Cannes 2016 : Happy Times Will Come Soon de Alessandro Comodin
par Philippe Gajan
I tempi felici verranno presto (Les temps heureux viendront bientôt ) de Alessandro Comodin
Charles Tesson, le programmateur de la Semaine, présentait le film à peu près comme suit : le cinéma est l’art de la perception de loin, celle de la vue et de l’ouïe ; il s’agit de filmer l’invisible d’une part et, d’autre part, de filmer la matière (l’eau, l’air, la terre, etc.). C’est une bonne introduction au nouveau film de celui qui nous avait donné le très beau et sensuel L’été de Giacomo.

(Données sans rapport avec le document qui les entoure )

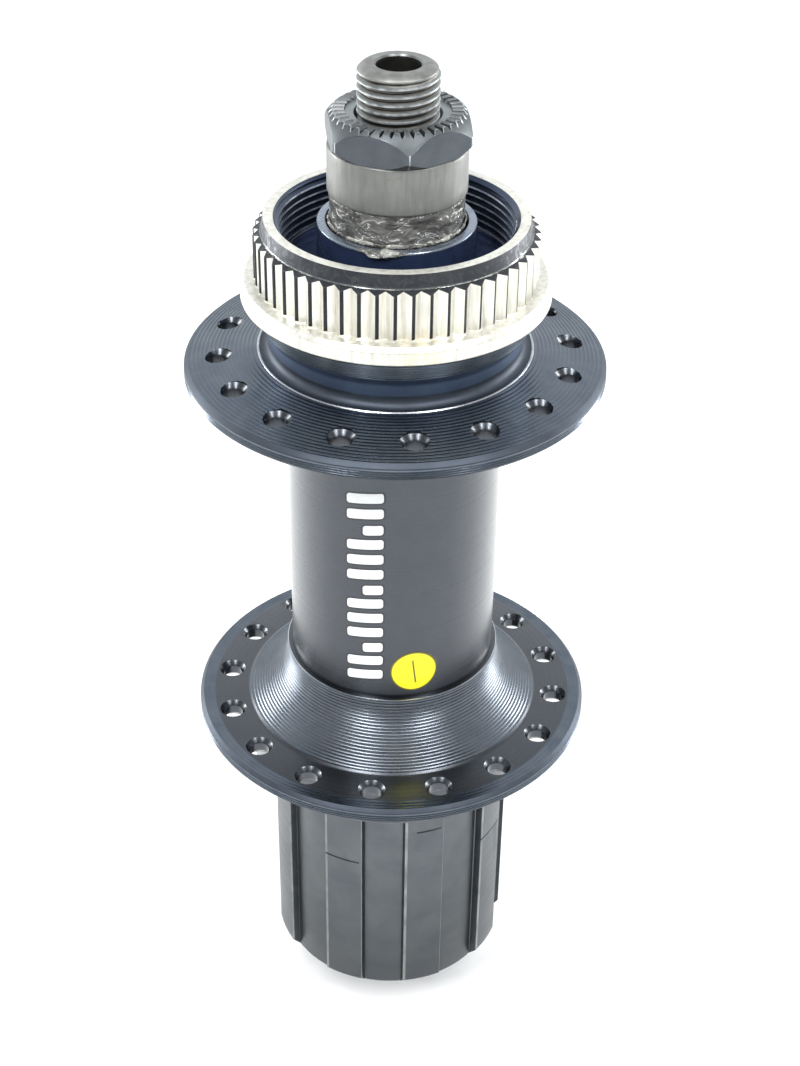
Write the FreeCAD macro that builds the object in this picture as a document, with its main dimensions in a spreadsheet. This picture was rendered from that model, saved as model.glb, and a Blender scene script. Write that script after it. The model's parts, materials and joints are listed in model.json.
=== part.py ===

Ajoutons à cela les affinités avec Miguel Gomes (une production Shellac, le cinéaste portugais Joao Nicolau au montage), et vous aurez un début d’introduction dans cet essai cinématographique aussi intriguant que séduisant. Une histoire de perception donc pour ce conte documentaire naturaliste. D’abord, deux hommes en fuite dans une forêt, la nuit, le jour. Beaucoup de questions (qui sont-ils, d’où viennent-ils, que fuient-ils…), peu de réponses (en fait … aucunes), des ombres, des lumières, des sons nocturnes ou diurnes, des sensations propices à une rêverie voire à des élans irrépressibles vers les vastes territoires de l’imagination. Cela tombe bien, car nous laissons en fâcheuse posture nos évadés. C’est le temps du conte, celui des histoires et de l’oralité, l’histoire par exemple du loup. On raconte que tous les 40 ans le loup tombe amoureux d’une blanche biche… Ainsi va le récit d’Alessandro Comodin. Le spectateur y erre, le cinéma lui offre un univers à arpenter, des résonances à constater ou à inventer. Ce cinéma est libre, nous aussi, le temps d’une rêverie.